### Excerpted data
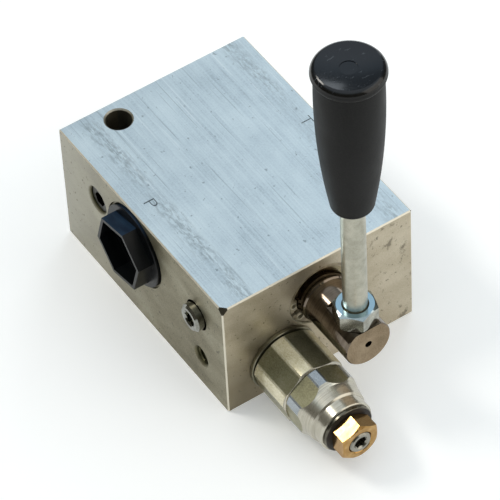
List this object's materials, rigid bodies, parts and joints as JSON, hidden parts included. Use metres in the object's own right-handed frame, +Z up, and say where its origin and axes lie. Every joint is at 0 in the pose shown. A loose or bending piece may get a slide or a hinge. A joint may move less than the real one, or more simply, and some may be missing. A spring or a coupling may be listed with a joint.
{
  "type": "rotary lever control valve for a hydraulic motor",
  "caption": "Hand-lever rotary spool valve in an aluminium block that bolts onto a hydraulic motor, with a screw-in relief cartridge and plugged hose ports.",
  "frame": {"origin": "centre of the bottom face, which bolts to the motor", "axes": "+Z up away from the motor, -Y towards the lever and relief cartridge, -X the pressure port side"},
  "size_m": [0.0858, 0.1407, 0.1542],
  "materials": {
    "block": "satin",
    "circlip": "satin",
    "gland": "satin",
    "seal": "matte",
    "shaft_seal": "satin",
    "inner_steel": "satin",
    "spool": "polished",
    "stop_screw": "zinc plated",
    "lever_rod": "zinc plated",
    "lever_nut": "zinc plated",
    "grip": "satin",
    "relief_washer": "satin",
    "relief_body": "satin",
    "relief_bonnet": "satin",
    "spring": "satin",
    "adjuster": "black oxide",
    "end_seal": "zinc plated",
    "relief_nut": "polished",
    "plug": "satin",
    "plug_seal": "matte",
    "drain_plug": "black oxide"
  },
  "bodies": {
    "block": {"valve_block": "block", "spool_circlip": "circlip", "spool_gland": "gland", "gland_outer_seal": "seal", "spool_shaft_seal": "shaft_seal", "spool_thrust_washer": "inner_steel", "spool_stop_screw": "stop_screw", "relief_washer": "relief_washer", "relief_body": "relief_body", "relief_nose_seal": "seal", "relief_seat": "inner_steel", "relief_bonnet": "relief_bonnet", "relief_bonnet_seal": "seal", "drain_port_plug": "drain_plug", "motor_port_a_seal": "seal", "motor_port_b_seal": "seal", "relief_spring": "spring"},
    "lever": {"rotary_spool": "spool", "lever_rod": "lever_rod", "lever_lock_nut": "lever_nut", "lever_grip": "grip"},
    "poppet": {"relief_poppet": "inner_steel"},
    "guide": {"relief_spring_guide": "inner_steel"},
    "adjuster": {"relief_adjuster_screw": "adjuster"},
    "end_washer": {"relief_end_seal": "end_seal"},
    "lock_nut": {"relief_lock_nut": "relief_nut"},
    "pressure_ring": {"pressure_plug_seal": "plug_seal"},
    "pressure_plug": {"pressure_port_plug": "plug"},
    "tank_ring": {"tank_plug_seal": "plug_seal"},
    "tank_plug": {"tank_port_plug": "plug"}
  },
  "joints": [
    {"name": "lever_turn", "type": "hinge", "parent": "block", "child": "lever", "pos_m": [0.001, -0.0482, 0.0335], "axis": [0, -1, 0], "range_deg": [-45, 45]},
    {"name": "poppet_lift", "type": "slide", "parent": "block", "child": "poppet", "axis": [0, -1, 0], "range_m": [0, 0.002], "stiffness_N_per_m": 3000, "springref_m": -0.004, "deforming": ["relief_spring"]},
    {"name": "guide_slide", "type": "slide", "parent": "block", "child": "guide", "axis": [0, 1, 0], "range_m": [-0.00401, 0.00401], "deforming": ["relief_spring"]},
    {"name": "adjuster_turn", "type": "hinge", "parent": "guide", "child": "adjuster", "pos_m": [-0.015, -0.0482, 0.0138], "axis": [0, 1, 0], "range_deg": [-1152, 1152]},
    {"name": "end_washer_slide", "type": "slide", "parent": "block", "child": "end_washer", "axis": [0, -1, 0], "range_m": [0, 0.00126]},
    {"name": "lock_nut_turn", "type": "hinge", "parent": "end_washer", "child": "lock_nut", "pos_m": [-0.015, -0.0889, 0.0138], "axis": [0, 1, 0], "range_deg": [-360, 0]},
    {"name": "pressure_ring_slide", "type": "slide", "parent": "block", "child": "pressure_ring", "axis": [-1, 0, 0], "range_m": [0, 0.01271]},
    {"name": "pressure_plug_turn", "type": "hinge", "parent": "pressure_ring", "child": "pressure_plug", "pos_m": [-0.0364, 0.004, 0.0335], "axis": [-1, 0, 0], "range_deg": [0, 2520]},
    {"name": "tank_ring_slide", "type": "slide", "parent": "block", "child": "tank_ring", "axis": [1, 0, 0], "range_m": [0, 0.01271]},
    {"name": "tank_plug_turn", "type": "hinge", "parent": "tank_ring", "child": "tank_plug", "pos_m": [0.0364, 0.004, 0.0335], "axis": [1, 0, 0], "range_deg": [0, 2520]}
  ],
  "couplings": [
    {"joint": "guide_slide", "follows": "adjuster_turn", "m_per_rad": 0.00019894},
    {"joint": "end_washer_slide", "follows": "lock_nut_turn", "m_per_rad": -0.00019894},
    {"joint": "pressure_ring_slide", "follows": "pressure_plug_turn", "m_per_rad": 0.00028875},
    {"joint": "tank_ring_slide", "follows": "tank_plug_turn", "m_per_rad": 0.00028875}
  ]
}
######
### Excerpted data
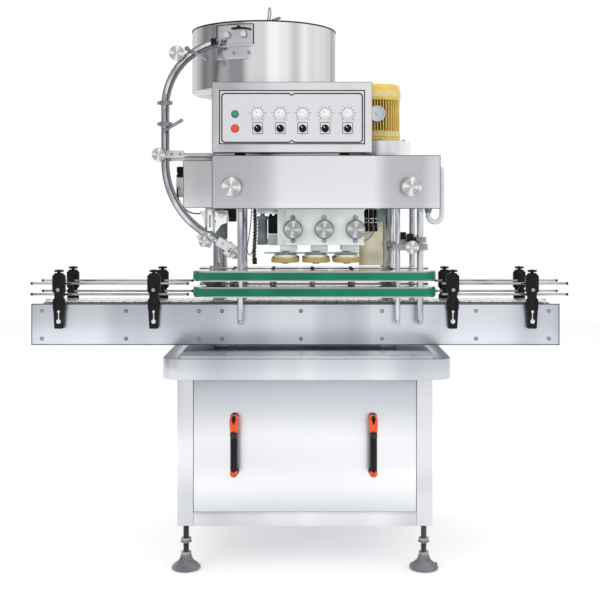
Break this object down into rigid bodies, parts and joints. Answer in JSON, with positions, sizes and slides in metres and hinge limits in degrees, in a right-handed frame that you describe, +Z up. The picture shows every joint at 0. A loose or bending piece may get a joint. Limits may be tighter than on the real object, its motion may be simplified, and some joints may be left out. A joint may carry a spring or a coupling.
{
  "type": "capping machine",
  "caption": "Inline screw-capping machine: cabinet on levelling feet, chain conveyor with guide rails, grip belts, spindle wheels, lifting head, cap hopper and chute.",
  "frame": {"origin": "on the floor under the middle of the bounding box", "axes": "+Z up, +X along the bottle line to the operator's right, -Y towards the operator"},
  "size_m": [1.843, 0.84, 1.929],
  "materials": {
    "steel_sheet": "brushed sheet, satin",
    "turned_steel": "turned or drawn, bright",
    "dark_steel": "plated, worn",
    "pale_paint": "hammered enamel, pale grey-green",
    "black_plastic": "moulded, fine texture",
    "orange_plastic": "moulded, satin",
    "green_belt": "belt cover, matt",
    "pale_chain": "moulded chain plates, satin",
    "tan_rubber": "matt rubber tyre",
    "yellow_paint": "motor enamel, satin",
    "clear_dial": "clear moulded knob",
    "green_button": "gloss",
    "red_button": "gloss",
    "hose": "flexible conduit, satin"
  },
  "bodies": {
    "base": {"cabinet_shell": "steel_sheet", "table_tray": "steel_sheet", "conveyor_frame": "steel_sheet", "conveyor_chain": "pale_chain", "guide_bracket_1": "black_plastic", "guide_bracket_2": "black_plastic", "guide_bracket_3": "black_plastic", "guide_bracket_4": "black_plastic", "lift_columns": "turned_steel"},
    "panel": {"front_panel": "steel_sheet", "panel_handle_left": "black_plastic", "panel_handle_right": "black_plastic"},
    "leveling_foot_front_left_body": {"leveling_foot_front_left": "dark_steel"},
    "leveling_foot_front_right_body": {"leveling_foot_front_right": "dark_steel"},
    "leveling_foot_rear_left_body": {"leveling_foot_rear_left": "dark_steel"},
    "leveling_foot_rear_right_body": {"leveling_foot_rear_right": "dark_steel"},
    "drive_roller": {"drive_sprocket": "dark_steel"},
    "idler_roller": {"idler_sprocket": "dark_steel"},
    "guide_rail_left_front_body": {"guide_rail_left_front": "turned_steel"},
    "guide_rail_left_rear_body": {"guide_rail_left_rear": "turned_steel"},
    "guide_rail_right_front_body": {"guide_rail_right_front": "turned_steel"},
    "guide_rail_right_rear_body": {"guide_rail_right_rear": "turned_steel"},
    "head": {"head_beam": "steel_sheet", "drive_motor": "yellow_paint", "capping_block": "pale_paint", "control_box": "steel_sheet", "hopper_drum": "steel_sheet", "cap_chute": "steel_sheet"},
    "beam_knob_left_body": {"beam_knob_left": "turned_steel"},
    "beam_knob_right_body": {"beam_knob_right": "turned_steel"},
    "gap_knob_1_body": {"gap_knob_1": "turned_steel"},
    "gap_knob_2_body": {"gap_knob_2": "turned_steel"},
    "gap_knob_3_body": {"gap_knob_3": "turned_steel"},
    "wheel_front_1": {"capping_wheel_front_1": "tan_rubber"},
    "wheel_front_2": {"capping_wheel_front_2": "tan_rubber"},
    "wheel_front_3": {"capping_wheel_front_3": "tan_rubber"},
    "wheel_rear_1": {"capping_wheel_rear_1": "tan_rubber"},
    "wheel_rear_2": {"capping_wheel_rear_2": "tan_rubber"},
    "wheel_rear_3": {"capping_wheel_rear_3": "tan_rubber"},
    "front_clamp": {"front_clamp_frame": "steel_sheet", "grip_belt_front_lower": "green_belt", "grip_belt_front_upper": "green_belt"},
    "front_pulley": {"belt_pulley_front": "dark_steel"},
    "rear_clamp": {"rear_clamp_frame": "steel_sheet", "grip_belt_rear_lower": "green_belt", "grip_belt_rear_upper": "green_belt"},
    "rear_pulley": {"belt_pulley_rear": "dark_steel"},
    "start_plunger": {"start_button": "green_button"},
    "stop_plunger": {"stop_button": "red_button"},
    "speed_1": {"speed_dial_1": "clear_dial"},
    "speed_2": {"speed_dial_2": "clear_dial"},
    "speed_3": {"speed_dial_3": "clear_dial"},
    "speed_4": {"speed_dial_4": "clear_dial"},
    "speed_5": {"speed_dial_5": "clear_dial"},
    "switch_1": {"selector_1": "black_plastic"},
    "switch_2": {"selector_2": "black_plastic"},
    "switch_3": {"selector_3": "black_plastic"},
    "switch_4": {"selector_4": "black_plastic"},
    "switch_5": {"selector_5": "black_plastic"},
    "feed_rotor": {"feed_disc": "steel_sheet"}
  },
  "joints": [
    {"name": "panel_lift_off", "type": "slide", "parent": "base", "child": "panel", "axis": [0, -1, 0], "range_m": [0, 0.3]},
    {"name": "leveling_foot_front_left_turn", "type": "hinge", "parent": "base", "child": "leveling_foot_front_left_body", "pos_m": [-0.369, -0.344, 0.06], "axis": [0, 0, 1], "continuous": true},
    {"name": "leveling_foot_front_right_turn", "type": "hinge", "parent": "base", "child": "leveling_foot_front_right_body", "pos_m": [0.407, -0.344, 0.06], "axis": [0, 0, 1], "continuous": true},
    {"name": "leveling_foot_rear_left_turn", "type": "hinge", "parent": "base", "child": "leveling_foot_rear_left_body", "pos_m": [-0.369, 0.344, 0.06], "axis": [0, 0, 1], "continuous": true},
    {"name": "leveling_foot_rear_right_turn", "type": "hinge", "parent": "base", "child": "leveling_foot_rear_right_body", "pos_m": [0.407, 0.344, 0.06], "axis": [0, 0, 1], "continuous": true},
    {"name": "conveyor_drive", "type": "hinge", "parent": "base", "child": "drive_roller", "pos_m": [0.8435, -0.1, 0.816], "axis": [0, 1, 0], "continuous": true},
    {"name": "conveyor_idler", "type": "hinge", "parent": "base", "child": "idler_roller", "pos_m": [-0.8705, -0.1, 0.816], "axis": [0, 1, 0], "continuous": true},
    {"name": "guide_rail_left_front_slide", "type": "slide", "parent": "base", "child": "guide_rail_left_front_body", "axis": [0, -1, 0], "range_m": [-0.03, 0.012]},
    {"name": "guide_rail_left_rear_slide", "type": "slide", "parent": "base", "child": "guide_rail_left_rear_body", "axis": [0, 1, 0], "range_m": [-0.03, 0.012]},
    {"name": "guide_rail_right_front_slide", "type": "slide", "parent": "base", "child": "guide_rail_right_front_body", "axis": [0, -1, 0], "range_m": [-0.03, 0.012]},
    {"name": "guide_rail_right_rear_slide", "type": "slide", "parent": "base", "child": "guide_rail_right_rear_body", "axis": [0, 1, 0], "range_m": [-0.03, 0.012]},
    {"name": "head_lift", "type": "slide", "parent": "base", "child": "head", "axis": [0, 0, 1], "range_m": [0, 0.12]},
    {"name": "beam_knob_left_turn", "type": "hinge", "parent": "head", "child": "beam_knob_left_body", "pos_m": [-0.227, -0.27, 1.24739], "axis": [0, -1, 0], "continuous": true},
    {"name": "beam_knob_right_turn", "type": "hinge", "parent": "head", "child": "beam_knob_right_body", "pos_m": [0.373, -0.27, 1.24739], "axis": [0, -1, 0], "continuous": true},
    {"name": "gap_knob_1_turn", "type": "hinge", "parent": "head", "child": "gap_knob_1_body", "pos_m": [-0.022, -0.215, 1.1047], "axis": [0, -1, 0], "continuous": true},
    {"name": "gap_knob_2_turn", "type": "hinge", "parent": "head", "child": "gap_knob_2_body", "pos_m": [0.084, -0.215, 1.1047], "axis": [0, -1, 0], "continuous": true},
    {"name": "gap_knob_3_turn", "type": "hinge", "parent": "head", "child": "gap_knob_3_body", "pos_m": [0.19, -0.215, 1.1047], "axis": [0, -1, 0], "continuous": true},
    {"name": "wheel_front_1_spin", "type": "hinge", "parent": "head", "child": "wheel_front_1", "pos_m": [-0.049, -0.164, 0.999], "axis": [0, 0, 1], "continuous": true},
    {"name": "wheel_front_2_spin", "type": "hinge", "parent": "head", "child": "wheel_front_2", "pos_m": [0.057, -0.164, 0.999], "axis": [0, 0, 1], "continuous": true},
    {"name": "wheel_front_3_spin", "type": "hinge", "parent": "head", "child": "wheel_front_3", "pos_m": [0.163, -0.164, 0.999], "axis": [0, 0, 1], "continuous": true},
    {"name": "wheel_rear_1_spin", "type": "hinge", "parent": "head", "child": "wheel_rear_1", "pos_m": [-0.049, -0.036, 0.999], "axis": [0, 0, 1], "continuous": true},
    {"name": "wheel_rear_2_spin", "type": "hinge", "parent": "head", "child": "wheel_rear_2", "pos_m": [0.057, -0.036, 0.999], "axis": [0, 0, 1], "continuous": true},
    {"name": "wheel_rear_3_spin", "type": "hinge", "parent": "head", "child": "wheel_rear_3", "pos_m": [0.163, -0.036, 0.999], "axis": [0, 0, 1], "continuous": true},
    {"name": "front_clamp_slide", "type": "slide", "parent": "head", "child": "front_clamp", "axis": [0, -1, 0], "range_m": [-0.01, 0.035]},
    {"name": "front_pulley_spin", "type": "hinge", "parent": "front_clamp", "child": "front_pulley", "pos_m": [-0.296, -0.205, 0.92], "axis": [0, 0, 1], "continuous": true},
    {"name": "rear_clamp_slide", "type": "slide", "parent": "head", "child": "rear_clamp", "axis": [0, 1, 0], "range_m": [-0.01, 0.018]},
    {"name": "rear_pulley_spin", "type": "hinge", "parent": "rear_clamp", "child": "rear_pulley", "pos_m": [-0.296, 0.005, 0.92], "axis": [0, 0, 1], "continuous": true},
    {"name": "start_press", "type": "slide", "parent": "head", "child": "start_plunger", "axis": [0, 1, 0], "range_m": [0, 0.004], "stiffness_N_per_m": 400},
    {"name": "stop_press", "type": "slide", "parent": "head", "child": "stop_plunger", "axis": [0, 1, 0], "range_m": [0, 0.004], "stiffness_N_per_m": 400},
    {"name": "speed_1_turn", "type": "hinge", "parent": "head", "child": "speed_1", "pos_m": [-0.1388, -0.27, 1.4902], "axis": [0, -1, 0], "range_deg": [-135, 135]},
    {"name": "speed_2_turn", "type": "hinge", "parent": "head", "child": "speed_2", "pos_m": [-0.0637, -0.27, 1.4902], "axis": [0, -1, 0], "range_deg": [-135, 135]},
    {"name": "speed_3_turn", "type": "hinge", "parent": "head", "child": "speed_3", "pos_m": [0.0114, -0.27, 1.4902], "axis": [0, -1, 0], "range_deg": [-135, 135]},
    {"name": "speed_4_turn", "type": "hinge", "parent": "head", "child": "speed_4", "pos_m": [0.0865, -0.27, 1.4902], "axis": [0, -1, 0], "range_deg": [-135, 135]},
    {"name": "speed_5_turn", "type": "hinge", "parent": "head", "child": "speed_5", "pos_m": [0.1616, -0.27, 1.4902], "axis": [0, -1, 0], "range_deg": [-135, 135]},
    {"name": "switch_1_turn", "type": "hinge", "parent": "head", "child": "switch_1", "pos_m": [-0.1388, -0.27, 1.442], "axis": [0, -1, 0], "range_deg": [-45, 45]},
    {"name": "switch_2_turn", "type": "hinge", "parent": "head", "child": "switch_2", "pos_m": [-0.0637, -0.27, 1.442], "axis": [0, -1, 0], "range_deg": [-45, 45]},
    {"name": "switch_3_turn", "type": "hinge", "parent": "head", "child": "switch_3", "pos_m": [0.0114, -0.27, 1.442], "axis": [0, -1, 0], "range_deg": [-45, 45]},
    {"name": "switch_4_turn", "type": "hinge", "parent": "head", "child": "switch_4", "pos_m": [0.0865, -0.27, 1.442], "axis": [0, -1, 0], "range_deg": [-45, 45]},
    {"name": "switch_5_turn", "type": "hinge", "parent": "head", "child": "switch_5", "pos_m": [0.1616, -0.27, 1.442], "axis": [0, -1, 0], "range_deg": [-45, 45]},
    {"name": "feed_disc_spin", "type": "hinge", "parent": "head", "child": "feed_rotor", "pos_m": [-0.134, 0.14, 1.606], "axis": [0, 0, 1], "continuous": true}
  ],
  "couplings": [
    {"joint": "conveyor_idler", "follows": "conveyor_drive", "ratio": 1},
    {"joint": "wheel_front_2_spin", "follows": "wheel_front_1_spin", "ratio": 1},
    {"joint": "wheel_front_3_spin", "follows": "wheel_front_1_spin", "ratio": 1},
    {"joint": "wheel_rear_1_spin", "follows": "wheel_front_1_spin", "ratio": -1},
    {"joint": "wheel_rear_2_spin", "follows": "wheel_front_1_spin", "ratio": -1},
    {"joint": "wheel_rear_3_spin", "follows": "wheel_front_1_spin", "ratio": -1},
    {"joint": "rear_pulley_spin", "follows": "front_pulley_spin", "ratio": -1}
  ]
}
######
Copy all lines above containing the string "rigid".

List this object's materials, rigid bodies, parts and joints as JSON, hidden parts included. Use metres in the object's own right-handed frame, +Z up, and say where its origin and axes lie. Every joint is at 0 in the pose shown. A loose or bending piece may get a slide or a hinge. A joint may move less than the real one, or more simply, and some may be missing. A spring or a coupling may be listed with a joint.
Break this object down into rigid bodies, parts and joints. Answer in JSON, with positions, sizes and slides in metres and hinge limits in degrees, in a right-handed frame that you describe, +Z up. The picture shows every joint at 0. A loose or bending piece may get a joint. Limits may be tighter than on the real object, its motion may be simplified, and some joints may be left out. A joint may carry a spring or a coupling.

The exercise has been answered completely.